> _Given exercise_:
The records should be written out in full, with nothing altered.
##### Source material #####
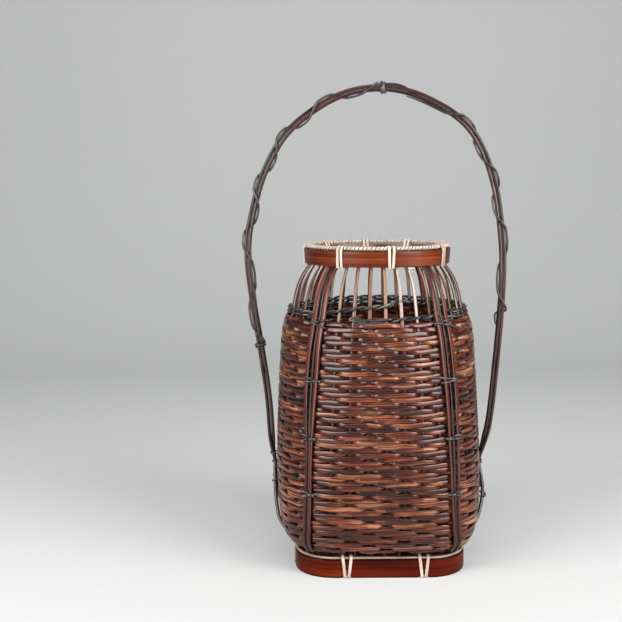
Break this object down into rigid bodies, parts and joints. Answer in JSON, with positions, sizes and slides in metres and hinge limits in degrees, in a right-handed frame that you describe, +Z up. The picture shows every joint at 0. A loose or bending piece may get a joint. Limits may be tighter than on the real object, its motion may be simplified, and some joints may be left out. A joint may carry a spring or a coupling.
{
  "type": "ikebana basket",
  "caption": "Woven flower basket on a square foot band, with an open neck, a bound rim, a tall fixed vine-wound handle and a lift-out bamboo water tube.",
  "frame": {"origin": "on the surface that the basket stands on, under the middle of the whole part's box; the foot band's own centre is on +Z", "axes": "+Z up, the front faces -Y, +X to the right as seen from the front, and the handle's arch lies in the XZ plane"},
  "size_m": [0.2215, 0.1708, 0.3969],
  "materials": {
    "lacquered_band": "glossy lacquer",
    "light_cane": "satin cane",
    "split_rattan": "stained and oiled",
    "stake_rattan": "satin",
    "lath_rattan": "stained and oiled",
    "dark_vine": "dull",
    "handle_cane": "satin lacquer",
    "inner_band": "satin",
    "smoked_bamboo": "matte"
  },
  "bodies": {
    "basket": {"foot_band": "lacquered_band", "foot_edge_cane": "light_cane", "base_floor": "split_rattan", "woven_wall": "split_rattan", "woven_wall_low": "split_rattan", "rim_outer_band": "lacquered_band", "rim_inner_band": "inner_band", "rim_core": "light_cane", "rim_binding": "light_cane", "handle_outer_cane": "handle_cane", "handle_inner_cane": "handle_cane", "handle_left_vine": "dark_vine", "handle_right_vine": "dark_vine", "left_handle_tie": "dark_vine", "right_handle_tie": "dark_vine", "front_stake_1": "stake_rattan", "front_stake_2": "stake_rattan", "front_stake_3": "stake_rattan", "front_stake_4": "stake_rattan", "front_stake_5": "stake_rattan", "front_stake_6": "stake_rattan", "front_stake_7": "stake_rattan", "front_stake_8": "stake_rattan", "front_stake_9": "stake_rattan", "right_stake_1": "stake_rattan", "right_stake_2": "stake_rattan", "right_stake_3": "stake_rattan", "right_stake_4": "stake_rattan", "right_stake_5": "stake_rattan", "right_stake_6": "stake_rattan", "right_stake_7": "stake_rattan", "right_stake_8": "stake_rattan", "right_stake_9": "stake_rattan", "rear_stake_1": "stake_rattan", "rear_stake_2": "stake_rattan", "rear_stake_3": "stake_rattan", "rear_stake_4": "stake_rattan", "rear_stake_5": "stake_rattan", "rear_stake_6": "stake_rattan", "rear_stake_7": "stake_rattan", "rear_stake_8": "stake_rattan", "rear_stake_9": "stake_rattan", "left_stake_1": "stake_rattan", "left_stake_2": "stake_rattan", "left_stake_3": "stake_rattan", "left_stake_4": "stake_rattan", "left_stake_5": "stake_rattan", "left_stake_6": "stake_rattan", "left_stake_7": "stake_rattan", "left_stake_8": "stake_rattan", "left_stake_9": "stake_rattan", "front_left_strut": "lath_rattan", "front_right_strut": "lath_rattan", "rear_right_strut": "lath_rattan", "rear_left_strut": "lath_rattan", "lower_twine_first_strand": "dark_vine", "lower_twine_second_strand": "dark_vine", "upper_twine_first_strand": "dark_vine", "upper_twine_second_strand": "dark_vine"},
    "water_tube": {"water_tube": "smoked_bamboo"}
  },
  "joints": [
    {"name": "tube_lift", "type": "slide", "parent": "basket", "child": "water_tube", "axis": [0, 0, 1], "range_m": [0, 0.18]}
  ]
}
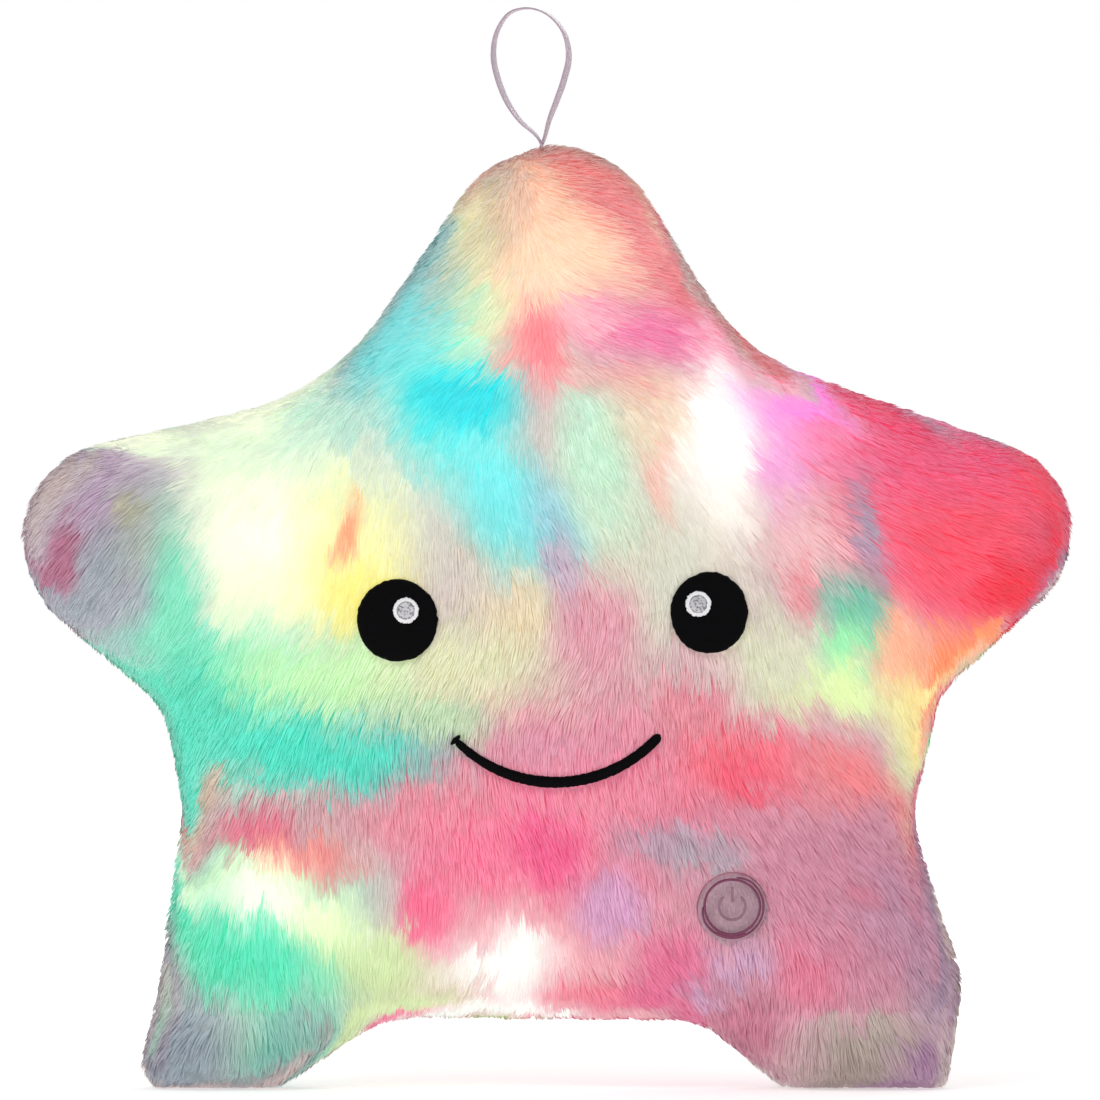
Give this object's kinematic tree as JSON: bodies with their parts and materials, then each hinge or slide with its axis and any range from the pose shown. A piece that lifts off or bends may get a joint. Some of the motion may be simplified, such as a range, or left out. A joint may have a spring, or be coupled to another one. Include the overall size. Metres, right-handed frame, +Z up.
#####
> _Answer for this exercise_:
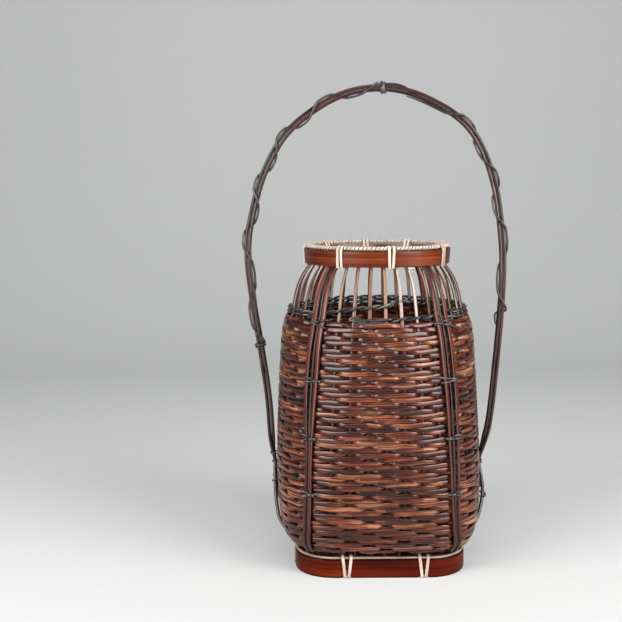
Break this object down into rigid bodies, parts and joints. Answer in JSON, with positions, sizes and slides in metres and hinge limits in degrees, in a right-handed frame that you describe, +Z up. The picture shows every joint at 0. A loose or bending piece may get a joint. Limits may be tighter than on the real object, its motion may be simplified, and some joints may be left out. A joint may carry a spring or a coupling.
{
  "type": "ikebana basket",
  "caption": "Woven flower basket on a square foot band, with an open neck, a bound rim, a tall fixed vine-wound handle and a lift-out bamboo water tube.",
  "frame": {"origin": "on the surface that the basket stands on, under the middle of the whole part's box; the foot band's own centre is on +Z", "axes": "+Z up, the front faces -Y, +X to the right as seen from the front, and the handle's arch lies in the XZ plane"},
  "size_m": [0.2215, 0.1708, 0.3969],
  "materials": {
    "lacquered_band": "glossy lacquer",
    "light_cane": "satin cane",
    "split_rattan": "stained and oiled",
    "stake_rattan": "satin",
    "lath_rattan": "stained and oiled",
    "dark_vine": "dull",
    "handle_cane": "satin lacquer",
    "inner_band": "satin",
    "smoked_bamboo": "matte"
  },
  "bodies": {
    "basket": {"foot_band": "lacquered_band", "foot_edge_cane": "light_cane", "base_floor": "split_rattan", "woven_wall": "split_rattan", "woven_wall_low": "split_rattan", "rim_outer_band": "lacquered_band", "rim_inner_band": "inner_band", "rim_core": "light_cane", "rim_binding": "light_cane", "handle_outer_cane": "handle_cane", "handle_inner_cane": "handle_cane", "handle_left_vine": "dark_vine", "handle_right_vine": "dark_vine", "left_handle_tie": "dark_vine", "right_handle_tie": "dark_vine", "front_stake_1": "stake_rattan", "front_stake_2": "stake_rattan", "front_stake_3": "stake_rattan", "front_stake_4": "stake_rattan", "front_stake_5": "stake_rattan", "front_stake_6": "stake_rattan", "front_stake_7": "stake_rattan", "front_stake_8": "stake_rattan", "front_stake_9": "stake_rattan", "right_stake_1": "stake_rattan", "right_stake_2": "stake_rattan", "right_stake_3": "stake_rattan", "right_stake_4": "stake_rattan", "right_stake_5": "stake_rattan", "right_stake_6": "stake_rattan", "right_stake_7": "stake_rattan", "right_stake_8": "stake_rattan", "right_stake_9": "stake_rattan", "rear_stake_1": "stake_rattan", "rear_stake_2": "stake_rattan", "rear_stake_3": "stake_rattan", "rear_stake_4": "stake_rattan", "rear_stake_5": "stake_rattan", "rear_stake_6": "stake_rattan", "rear_stake_7": "stake_rattan", "rear_stake_8": "stake_rattan", "rear_stake_9": "stake_rattan", "left_stake_1": "stake_rattan", "left_stake_2": "stake_rattan", "left_stake_3": "stake_rattan", "left_stake_4": "stake_rattan", "left_stake_5": "stake_rattan", "left_stake_6": "stake_rattan", "left_stake_7": "stake_rattan", "left_stake_8": "stake_rattan", "left_stake_9": "stake_rattan", "front_left_strut": "lath_rattan", "front_right_strut": "lath_rattan", "rear_right_strut": "lath_rattan", "rear_left_strut": "lath_rattan", "lower_twine_first_strand": "dark_vine", "lower_twine_second_strand": "dark_vine", "upper_twine_first_strand": "dark_vine", "upper_twine_second_strand": "dark_vine"},
    "water_tube": {"water_tube": "smoked_bamboo"}
  },
  "joints": [
    {"name": "tube_lift", "type": "slide", "parent": "basket", "child": "water_tube", "axis": [0, 0, 1], "range_m": [0, 0.18]}
  ]
}
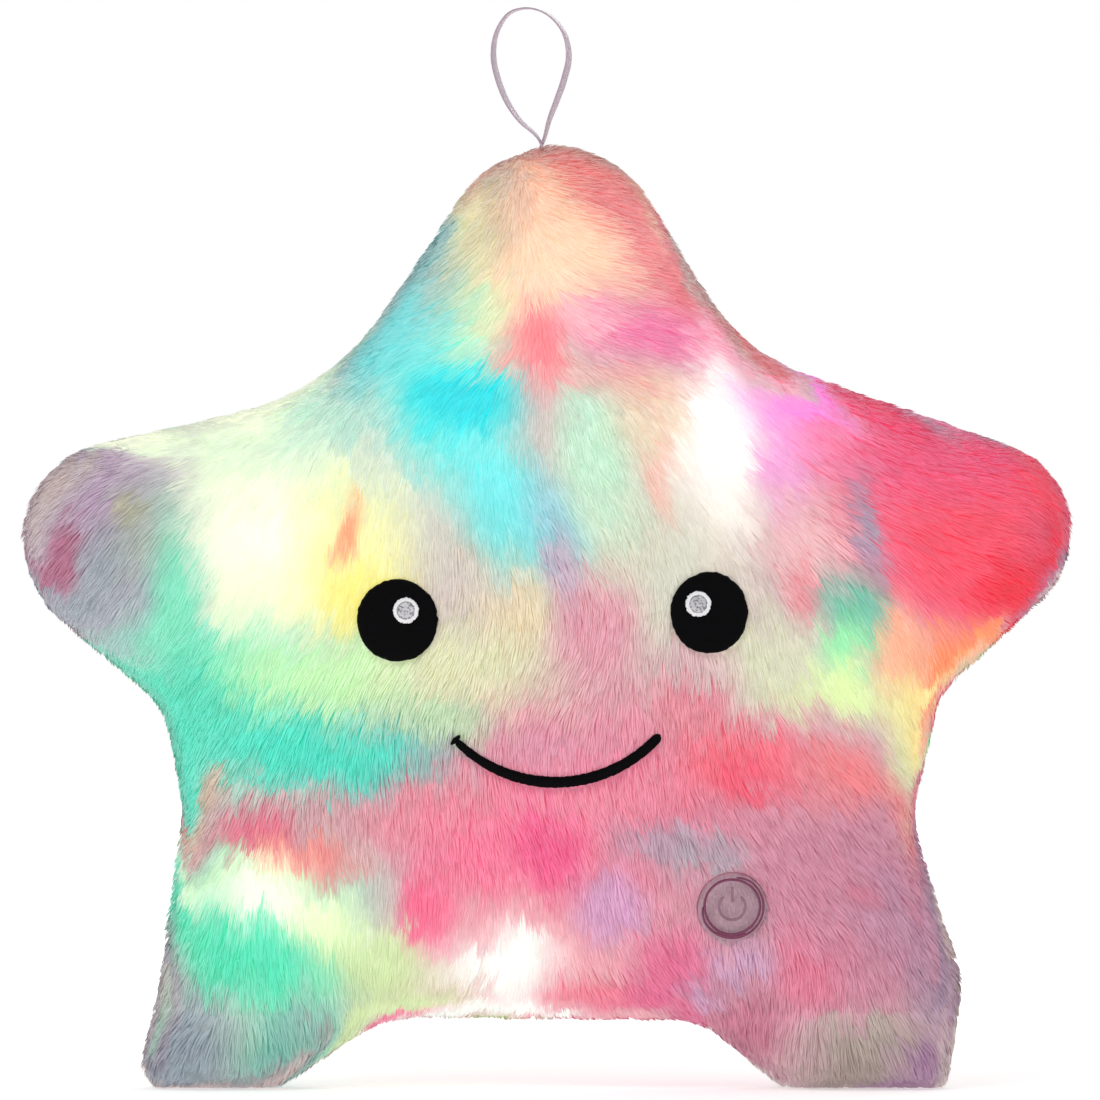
Give this object's kinematic tree as JSON: bodies with their parts and materials, then each hinge or slide with its axis and any range from the pose shown. A piece that lifts off or bends may get a joint. Some of the motion may be simplified, such as a range, or left out. A joint may have a spring, or be coupled to another one. Include the overall size. Metres, right-handed frame, +Z up.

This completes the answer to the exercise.